Нас перевезли на катерах. Я был направлен на «Горьха Фока». Старшины сразу разделили нас на вахту правого и левого борта и распределили рундуки и койки. На первой перекличке капитан, бледный худой человек, обратился к нам с такими словами:
– Вам выпала честь изучать морское дело на борту этого прекрасного корабля. Не воображайте, что вы уже стали моряками, хотя и прошли некоторую предварительную подготовку на Данхольме. Вам надо многому учиться. Вы должны выучить все, что следует знать морскому офицеру. Какие бы новшества ни вводились в проектах военных кораблей, кораблями всегда будут управлять моряки, а не специалисты. Вам предстоит трудное время, вы часто будете проклинать свою суровую службу, но потом, когда вы оглянетесь назад, на ваши первые дни на «Горьхе Фоке», это будут счастливые воспоминания. Покажите себя достойными человека, чьим именем назван корабль и который отдал жизнь за народ и родину в битве под Ютландом. Наступают тяжелые дни. Только тот, кто предан делу душой и сердцем, справится с обязанностями, которые вы призваны выполнять. Я хочу, чтобы вы с гордостью носили вашу синюю форму, и хочу видеть, что вы достойны ее.

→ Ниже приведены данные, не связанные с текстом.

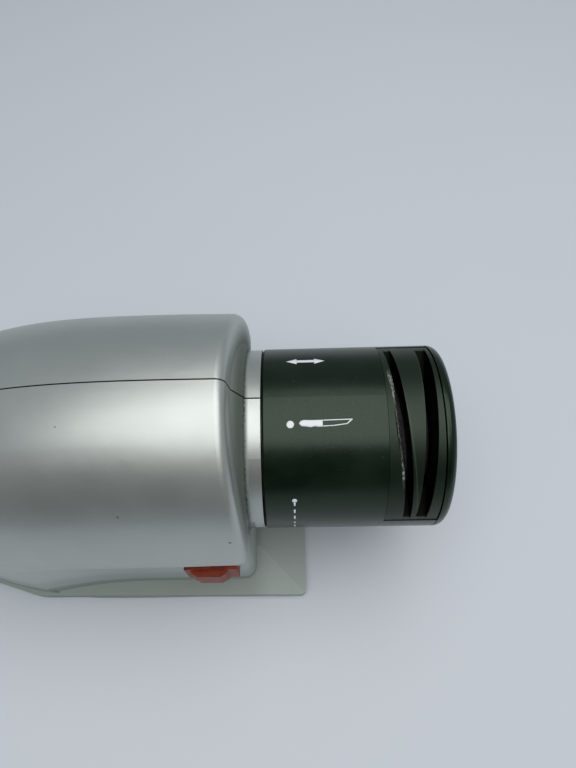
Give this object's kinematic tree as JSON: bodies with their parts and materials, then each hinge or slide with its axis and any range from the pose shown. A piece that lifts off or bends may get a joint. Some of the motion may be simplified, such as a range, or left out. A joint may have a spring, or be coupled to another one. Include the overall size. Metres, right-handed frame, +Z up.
{
  "type": "bench-top electric knife sharpener",
  "caption": "Bench-top electric sharpener: arched silver motor housing on a plinth, rocker switch under a side lip, and a round black guide head with two slanted blade slots.",
  "frame": {"origin": "middle of the object's box, on the surface that its feet stand on", "axes": "+X along the spindle towards the guide head, -Y the front with the switch, +Z up"},
  "size_m": [0.189, 0.0868, 0.0968],
  "materials": {
    "silver_paint": "metallic silver satin paint on moulded plastic",
    "black_head": "satin black moulded plastic, lightly scuffed",
    "black_base": "fine-textured black plastic",
    "rubber": "soft black rubber",
    "screw_steel": "zinc-plated steel",
    "bearing_steel": "polished bearing steel",
    "bronze": "oil-soaked sintered bronze",
    "aluminium": "die-cast aluminium",
    "lamination": "varnished stacked steel sheet",
    "enamel_copper": "varnished copper winding wire",
    "brass": "plain brass",
    "carbon": "pressed carbon",
    "fan_plastic": "glass-filled grey plastic",
    "abrasive": "bonded dark abrasive grit",
    "switch_red": "glossy red plastic",
    "cover_red": "flexible clear red cover",
    "switch_black": "black plastic",
    "capacitor_film": "yellow film capacitor box"
  },
  "bodies": {
    "housing": {"housing_front": "silver_paint", "housing_back": "silver_paint", "base_plate": "black_base", "rubber_feet": "rubber", "base_screws": "screw_steel", "case_screws": "screw_steel", "spindle_carrier": "aluminium", "carrier_flange": "aluminium", "front_bearing": "bearing_steel", "rear_bushing": "bronze", "rear_bracket": "black_base", "motor_screws": "screw_steel", "motor_spacers": "aluminium", "stator_core": "lamination", "field_coils": "enamel_copper", "brush_holders": "brass", "carbon_brushes": "carbon", "brush_springs": "screw_steel", "index_clip": "screw_steel", "friction_ring": "rubber", "switch_body": "switch_black", "switch_cover": "cover_red", "switch_terminals": "brass", "cord_gland": "rubber", "clamp_posts": "black_base", "cord_clamp": "black_base", "clamp_screws": "screw_steel", "capacitor": "capacitor_film"},
    "rotor": {"rotor_shaft": "bearing_steel", "armature_core": "lamination", "armature_windings": "enamel_copper", "commutator": "brass", "cooling_fan": "fan_plastic", "rear_flange": "screw_steel", "grinding_wheel": "abrasive", "wheel_washer": "screw_steel", "wheel_nut": "screw_steel"},
    "index_ring": {"index_ring": "black_base"},
    "guide_head": {"head_shell": "black_head", "guide_insert": "black_head", "end_cap": "black_head", "end_cap_screws": "screw_steel"},
    "rocker": {"switch_rocker": "switch_red"}
  },
  "joints": [
    {"name": "head_turn", "type": "hinge", "parent": "housing", "child": "index_ring", "pos_m": [0.047, 0, 0.055], "axis": [1, 0, 0], "range_deg": [-61.4, 28.6]},
    {"name": "head_pull", "type": "slide", "parent": "index_ring", "child": "guide_head", "axis": [1, 0, 0], "range_m": [0, 0.06]},
    {"name": "rotor_spin", "type": "hinge", "parent": "housing", "child": "rotor", "pos_m": [0, 0, 0.055], "axis": [1, 0, 0], "continuous": true},
    {"name": "switch_rock", "type": "hinge", "parent": "housing", "child": "rocker", "pos_m": [0.0189, -0.0369, 0.034], "axis": [0, 0, 1], "range_deg": [-16, 0]}
  ]
}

Нас распустили и снова построили, потому что вахтенный офицер хотел сделать несколько ценных указаний. Последним к нам обратился старший матрос, высокий, худой, долговязый. Он был опытным парусным мастером. «Мы привыкли к деревянным кораблям и людям из железа. Теперь мы получаем железные корабли, а людей из дерева. Мы должны вернуться к прошлому относительно людей. И мы собираемся начать здесь и сейчас».
После того как все высказались, мы должны были разложить наши вещи по рундукам. Как они были малы! Только 11 /2Х 11 /2Х 11 /2 фута. Но в конце концов, хотя это и казалось невозможным, нам удалось уложить каждый носовой платок, даже расчески на предназначенное им место.
У меня возникли трудности с койкой – как только оказывался в ней, не мог пошевелить ни рукой, ни ногой, Тогда я еще не знал о маленьких деревянных клиньях, их матерые морские волки вставляют между веревками с каждой стороны, чтобы разделить койки.
Каждое утро нас поднимали в 6 утра. Встаешь, связываешь, укладываешь. Койка, сделанная из парусины, должна быть свернута в форме сосиски, чтобы в случае необходимости ее можно было использовать как спасательный буй. Это занимает мгновение, потому что через 10 минут мы в спортивных костюмах строимся на зарядку на продуваемой всеми ветрами верхней палубе.
Март 1940 года был особенно холодным, термометр обычно показывал около 10 градусов мороза. За час до подъема вахтенный наполнял ведро холодной водой. Чтобы умыться, кромку льда на этом ведре мы пробивали своей головой. Раздевшись до пояса, мы скребли себя с мылом, а в это время ветер завывал в снастях, напоминая нам – и нам никогда не позволяли это забывать, – что мы на борту парусника. Затем мы должны были бриться на палубе, хотя позднее нам разрешалось делать это в умывальне. Мы учились делать все самым трудным способом. Малейший недостаток рвения наказывался приказом подняться наверх, на фок-мачту, грот-мачту и бизань. Вверх по одной стороне, вниз по другой. Из одежды ничего, кроме шорт. И конечно, никаких перчаток, чтобы согреть пальцы. Нам не разрешали надевать перчатки, когда мы поднимались наверх, чтобы мы могли ощутить такелаж кончиками пальцев. Было еще множество всяких правил, но все они отличались от правил, принятых на Данхольме, потому что сейчас мы по-настоящему изучали морское дело. Все знания, которые мы получили на борту, были жизненно важны для работы на парусном судне на море. Едва ли можно предположить, что я наслаждался, замерзая на палубе или на мачте, но я вскоре начал понимать, что это существенная сторона обучения морского офицера. И поэтому я все-таки находил здесь больше удовлетворения, чем в то время, которое провел на Данхольме. Сама атмосфера была иной. Я час-то вспоминал время, когда хозяин, на шхуне которого я был боцманом, казался таким требовательным. Это была детская игра по сравнению с той жизнью, которую я выбрал по собственной воле, чтобы узнать, что значит действительно выйти в море. И это не шло ни в какое сравнение с путешествием на лайнере, снабженном центральным отоплением.
Германский торговый флот также сохранил два парусных судна для обучения. Их команды обучались теми же методами, что и мы. Мне казалось, что эти методы существенны для морского образования. Товарищи разделяли мои взгляды, и в общем только немногие бунтовали против такой жизни.